BRIEF
Restate the opening lines of the material below word for word, stopping after the line that contains "stone.faces.append((chosen[a], chosen[b], chosen[c]))".

+++ AVAILABLE DATA +++

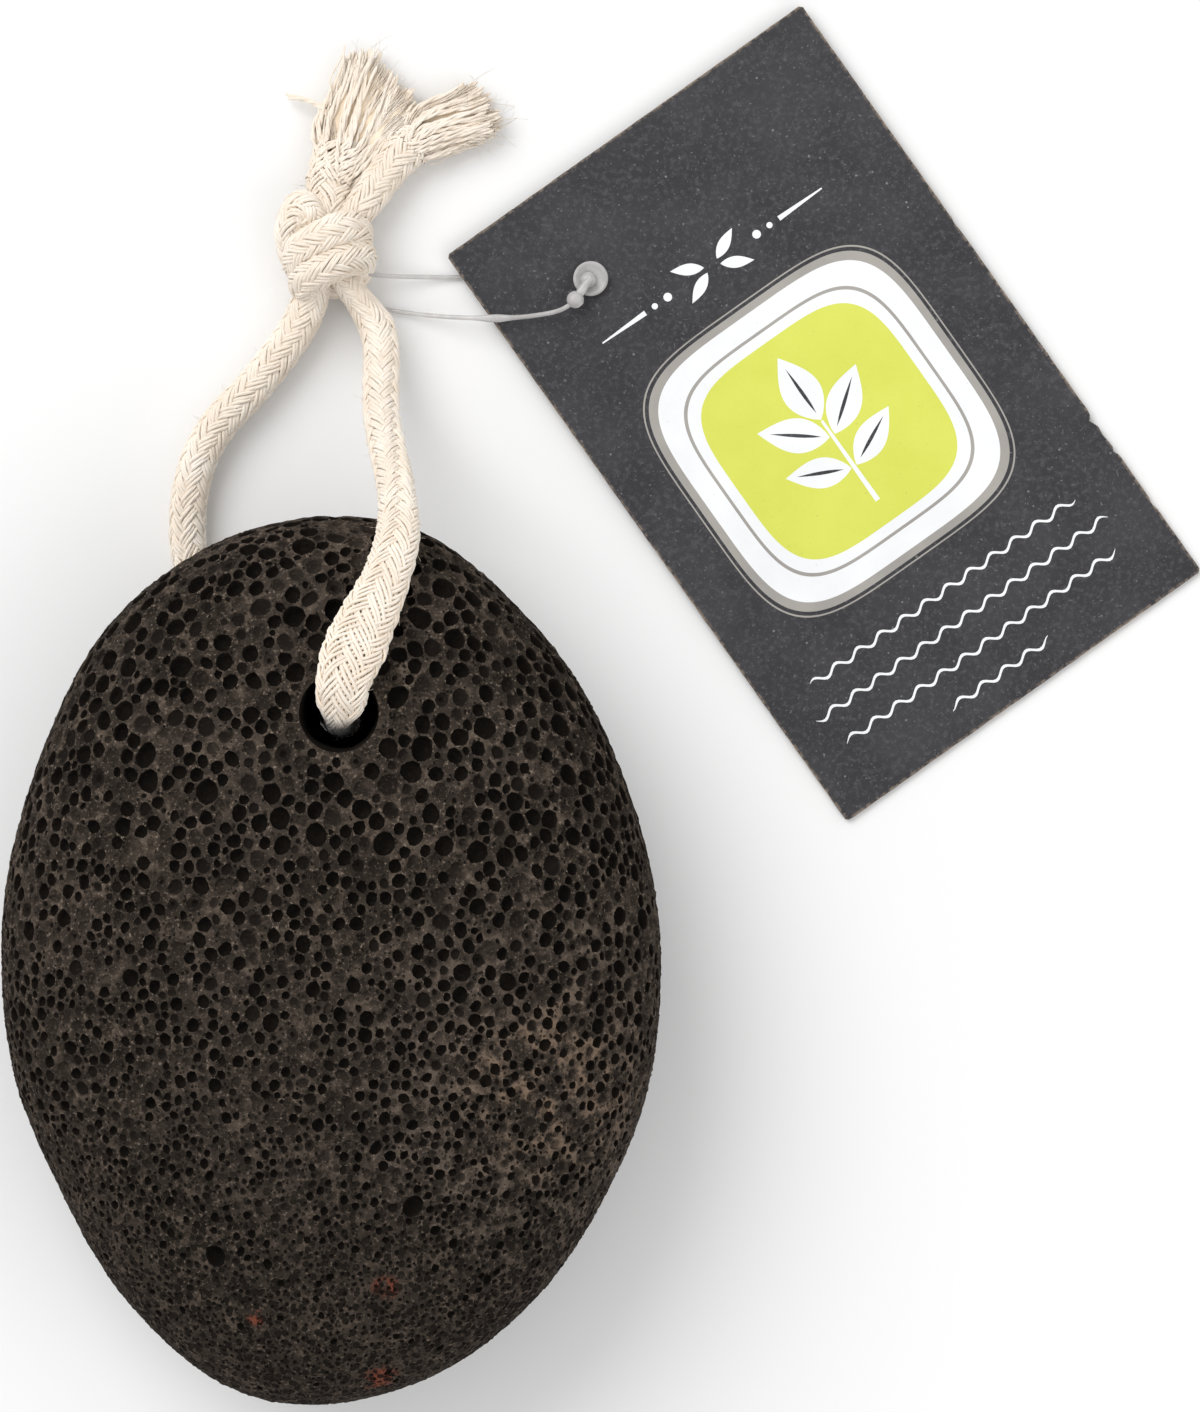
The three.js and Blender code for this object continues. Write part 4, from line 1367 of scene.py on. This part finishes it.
def cover_walls(stone, loops):
    """Triangles of the skin between the rims, found on a flat map of the whole stone."""
    points = np.array(stone.points)
    chosen = [i for loop in loops for i in loop]
    d = unit(points[chosen])
    flat = d[:, :2] / (1 + d[:, 2])[:, None]
    order = {i: k for k, i in enumerate(chosen)}
    edges = []
    for loop in loops:
        count = len(loop)
        edges.extend((order[loop[k]], order[loop[(k + 1) % count]]) for k in range(count))
    found = delaunay_2d_cdt([Vector(p) for p in flat.tolist()], edges, [], 0, 1e-9, False)
    rings = np.array(stone.ring)[chosen]
    if len(found[0]) != len(chosen):
        raise ValueError("some rims of the stone's pits cross each other")
    for a, b, c in found[2]:
        if rings[a] == rings[b] == rings[c]:
            continue
        stone.faces.append((chosen[a], chosen[b], chosen[c]))


def build_stone(material):
    random.seed(5)
    stone = StoneMesh()
    middles, radii = place_pits()
    normals = skin_normals(middles)
    limits = pit_neighbours(middles, radii)
    loops = []
    for index, pit in enumerate(zip(middles, normals, radii, limits)):
        first = len(stone.points)
        build_pit(stone, index, *pit)
        rim = [i for i in range(first, len(stone.points)) if stone.ring[i] == index]
        loops.append(rim)
    loops.extend(add_hole(stone))
    cover_walls(stone, loops)
    points = np.array(stone.points) + (STONE_SHIFT[0], STONE_SHIFT[1], STONE_WIDEST_Z)
    points[:, 2] = np.maximum(points[:, 2], STONE_LOWEST_Z)
    obj = make_object("pumice_stone_skin", points, stone.faces, [material])
    # Each point's painted shade, which the material reads by name.
    add_point_value(obj, "pit_shade", stone.pit_shade)
    mark_rims(obj, stone)
    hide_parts("pumice_stone")


def mark_rims(obj, stone):
    """The rims of deep pits are crisp edges."""
    mesh = obj.data
    pairs = np.zeros(2 * len(mesh.edges), np.int32)
    mesh.edges.foreach_get("vertices", pairs)
    pairs = pairs.reshape(-1, 2)
    ring = np.array(stone.ring)
    crisp = np.array(sorted(stone.sharp_rings))
    on_rim = (ring[pairs[:, 0]] == ring[pairs[:, 1]]) & (ring[pairs[:, 0]] != BELOW_RIM)
    on_rim &= np.isin(ring[pairs[:, 0]], crisp)
    layer = mesh.attributes.new("sharp_edge", "BOOLEAN", "EDGE")
    layer.data.foreach_set("value", on_rim)


# Studio


def make_camera():
    data = bpy.data.cameras.new("camera")
    data.sensor_width = SENSOR
    data.lens = SENSOR * CAMERA_HEIGHT / SEEN_HEIGHT
    data.clip_end = 10
    camera = bpy.data.objects.new("camera", data)
    camera.location = (CAMERA_X * MM, CAMERA_Y * MM, CAMERA_HEIGHT * MM)
    bpy.context.scene.collection.objects.link(camera)
    bpy.context.scene.camera = camera


def make_floor():
    material = bpy.data.materials.new("floor")
    material.use_nodes = True
    shader = material.node_tree.nodes["Principled BSDF"]
    shader.inputs["Base Color"].default_value = (FLOOR_TONE, FLOOR_TONE, FLOOR_TONE, 1)
    shader.inputs["Roughness"].default_value = 0.9
    mesh = bpy.data.meshes.new("floor")
    corners = [(-1, -1), (1, -1), (1, 1), (-1, 1)]
    places = [(x * FLOOR_HALF, y * FLOOR_HALF, FLOOR_Z) for x, y in corners]
    mesh.from_pydata(places, [], [(0, 1, 2, 3)])
    mesh.materials.append(material)
    floor = bpy.data.objects.new("floor", mesh)
    bpy.context.scene.collection.objects.link(floor)


def make_light(name, place, size, power):
    data = bpy.data.lights.new(name, "AREA")
    data.shape = "DISK"
    data.size = size
    data.energy = power
    light = bpy.data.objects.new(name, data)
    light.location = place
    light.rotation_mode = "QUATERNION"
    light.rotation_quaternion = (LIGHT_TARGET - Vector(place)).to_track_quat("-Z", "Y")
    bpy.context.scene.collection.objects.link(light)


def make_world():
    world = bpy.data.worlds.new("studio")
    world.use_nodes = True
    background = world.node_tree.nodes["Background"]
    background.inputs["Color"].default_value = (1, 1, 1, 1)
    background.inputs["Strength"].default_value = WORLD_STRENGTH
    bpy.context.scene.world = world


# Materials. Places are in metres, and a noise's scale is its features in a metre.


class Nodes:
    """A material and short ways to add the nodes that feed its shader."""

    def __init__(self, name):
        self.material = bpy.data.materials.new(name)
        self.material.use_nodes = True
        self.tree = self.material.node_tree
        self.shader = self.tree.nodes["Principled BSDF"]

    def set(self, **values):
        for name, value in values.items():
            self.shader.inputs[name.replace("_", " ")].default_value = value

    def add(self, kind):
        return self.tree.nodes.new("ShaderNode" + kind)

    def feed(self, socket, value):
        if isinstance(value, bpy.types.NodeSocket):
            self.tree.links.new(value, socket)
        else:
            socket.default_value = value

    def place(self, stretch=(1, 1, 1)):
        node = self.add("TexCoord")
        return self.stretched(node.outputs["Object"], stretch)

    def uv(self, name, stretch=(1, 1, 1)):
        node = self.add("UVMap")
        node.uv_map = name
        return self.stretched(node.outputs["UV"], stretch)

    def stretched(self, socket, stretch):
        if stretch == (1, 1, 1):
            return socket
        mapping = self.add("Mapping")
        mapping.inputs["Scale"].default_value = stretch
        self.feed(mapping.inputs["Vector"], socket)
        return mapping.outputs["Vector"]

    def attribute(self, name):
        node = self.add("Attribute")
        node.attribute_name = name
        return node.outputs["Fac"]

    def noise(self, place, scale, detail=2.0, roughness=0.5):
        node = self.add("TexNoise")
        self.feed(node.inputs["Vector"], place)
        node.inputs["Scale"].default_value = scale
        node.inputs["Detail"].default_value = detail
        node.inputs["Roughness"].default_value = roughness
        return node.outputs["Fac"]

    def cells(self, place, scale):
        node = self.add("TexVoronoi")
        self.feed(node.inputs["Vector"], place)
        node.inputs["Scale"].default_value = scale
        return node.outputs["Distance"]

    def math(self, operation, a, b=0.0):
        node = self.add("Math")
        node.operation = operation
        self.feed(node.inputs[0], a)
        self.feed(node.inputs[1], b)
        return node.outputs[0]

    def times(self, a, b):
        return self.math("MULTIPLY", a, b)

    def opposite(self, a):
        """1 where the value is 0, and 0 where it is 1."""
        return self.math("SUBTRACT", 1.0, a)

    def parts(self, vector):
        """The X and Y of a vector."""
        node = self.add("SeparateXYZ")
        self.feed(node.inputs[0], vector)
        return node.outputs["X"], node.outputs["Y"]

    def range(self, value, low, high, to_low=0.0, to_high=1.0):
        node = self.add("MapRange")
        node.interpolation_type = "SMOOTHSTEP"
        self.feed(node.inputs["Value"], value)
        node.inputs["From Min"].default_value = low
        node.inputs["From Max"].default_value = high
        node.inputs["To Min"].default_value = to_low
        node.inputs["To Max"].default_value = to_high
        return node.outputs["Result"]

    def mix(self, share, a, b):
        node = self.add("Mix")
        node.data_type = "RGBA"
        self.feed(node.inputs[0], share)
        self.feed(node.inputs[6], a)
        self.feed(node.inputs[7], b)
        return node.outputs[2]

    def near(self, point, low, high):
        """1 at a point given in millimetres, falling to 0 further out."""
        node = self.add("VectorMath")
        node.operation = "DISTANCE"
        self.feed(node.inputs[0], self.place())
        node.inputs[1].default_value = [c * MM for c in point]
        return self.range(node.outputs["Value"], low * MM, high * MM, 1.0, 0.0)

    def bump(self, height, depth, strength=1.0, under=None):
        """A bump of a height from 0 to 1, its depth in millimetres."""
        node = self.add("Bump")
        node.inputs["Strength"].default_value = strength
        node.inputs["Distance"].default_value = depth * MM
        self.feed(node.inputs["Height"], height)
        if under is not None:
            self.feed(node.inputs["Normal"], under)
        return node.outputs["Normal"]

    def finish(self, colour, normal):
        self.feed(self.shader.inputs["Base Color"], colour)
        self.feed(self.shader.inputs["Normal"], normal)
        return self.material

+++

WORKED ANSWER
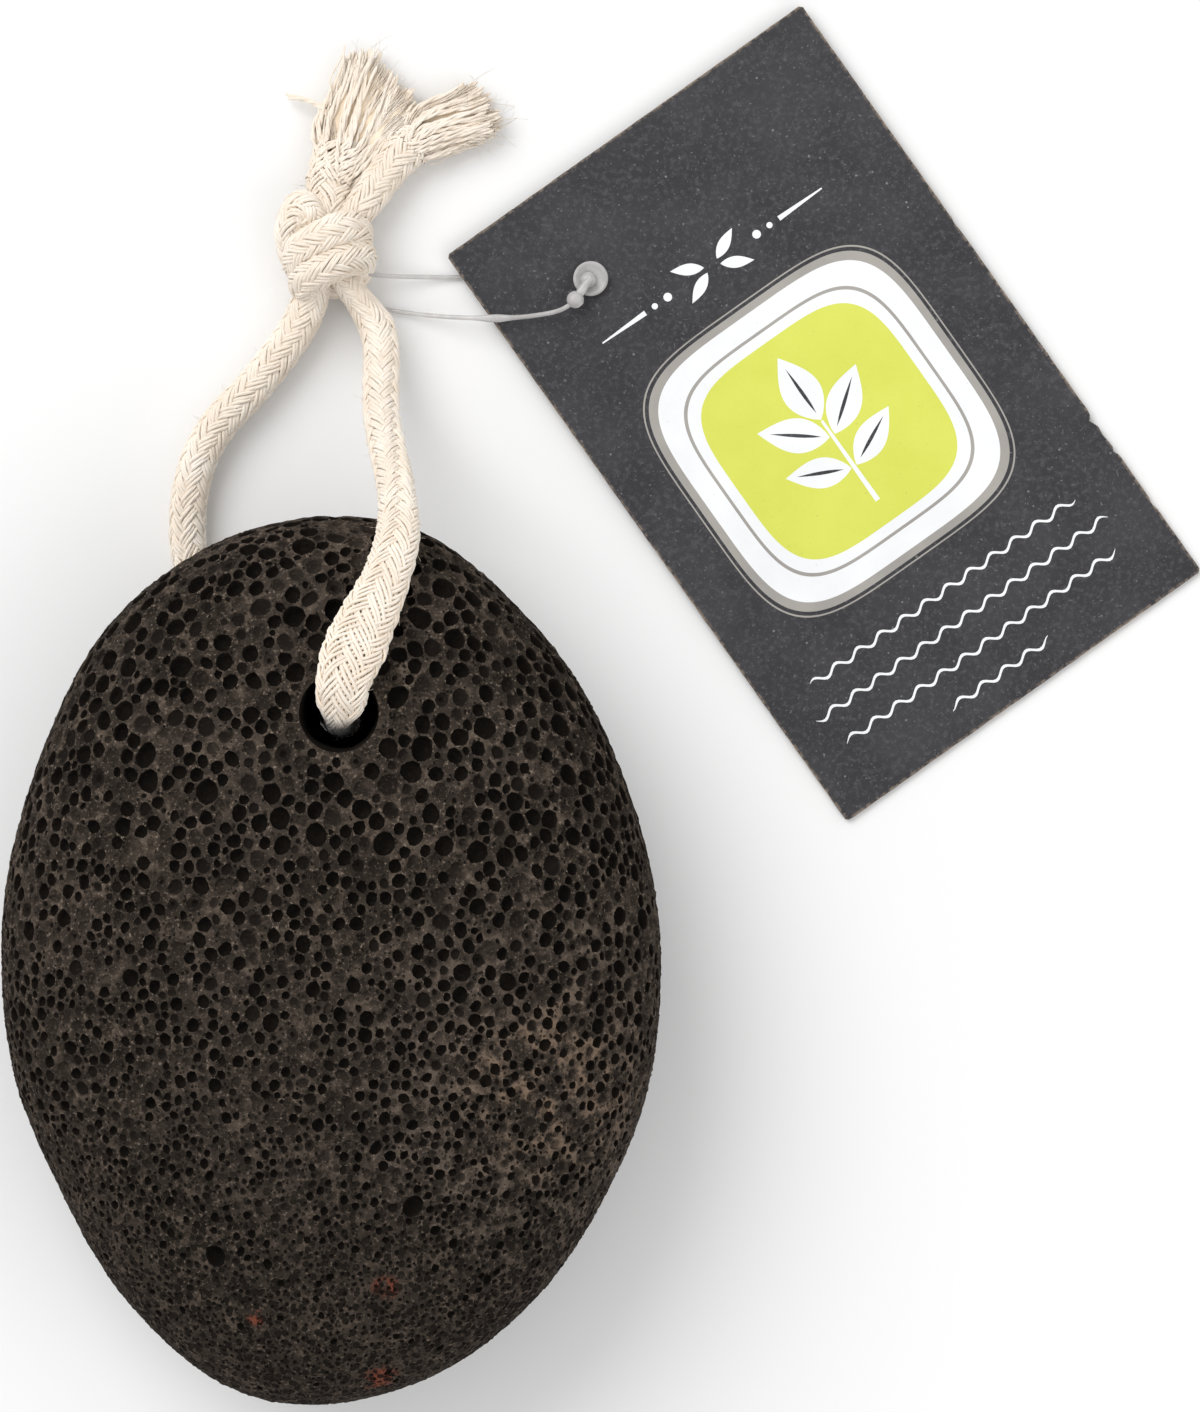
The three.js and Blender code for this object continues. Write part 4, from line 1367 of scene.py on. This part finishes it.
def cover_walls(stone, loops):
    """Triangles of the skin between the rims, found on a flat map of the whole stone."""
    points = np.array(stone.points)
    chosen = [i for loop in loops for i in loop]
    d = unit(points[chosen])
    flat = d[:, :2] / (1 + d[:, 2])[:, None]
    order = {i: k for k, i in enumerate(chosen)}
    edges = []
    for loop in loops:
        count = len(loop)
        edges.extend((order[loop[k]], order[loop[(k + 1) % count]]) for k in range(count))
    found = delaunay_2d_cdt([Vector(p) for p in flat.tolist()], edges, [], 0, 1e-9, False)
    rings = np.array(stone.ring)[chosen]
    if len(found[0]) != len(chosen):
        raise ValueError("some rims of the stone's pits cross each other")
    for a, b, c in found[2]:
        if rings[a] == rings[b] == rings[c]:
            continue
        stone.faces.append((chosen[a], chosen[b], chosen[c]))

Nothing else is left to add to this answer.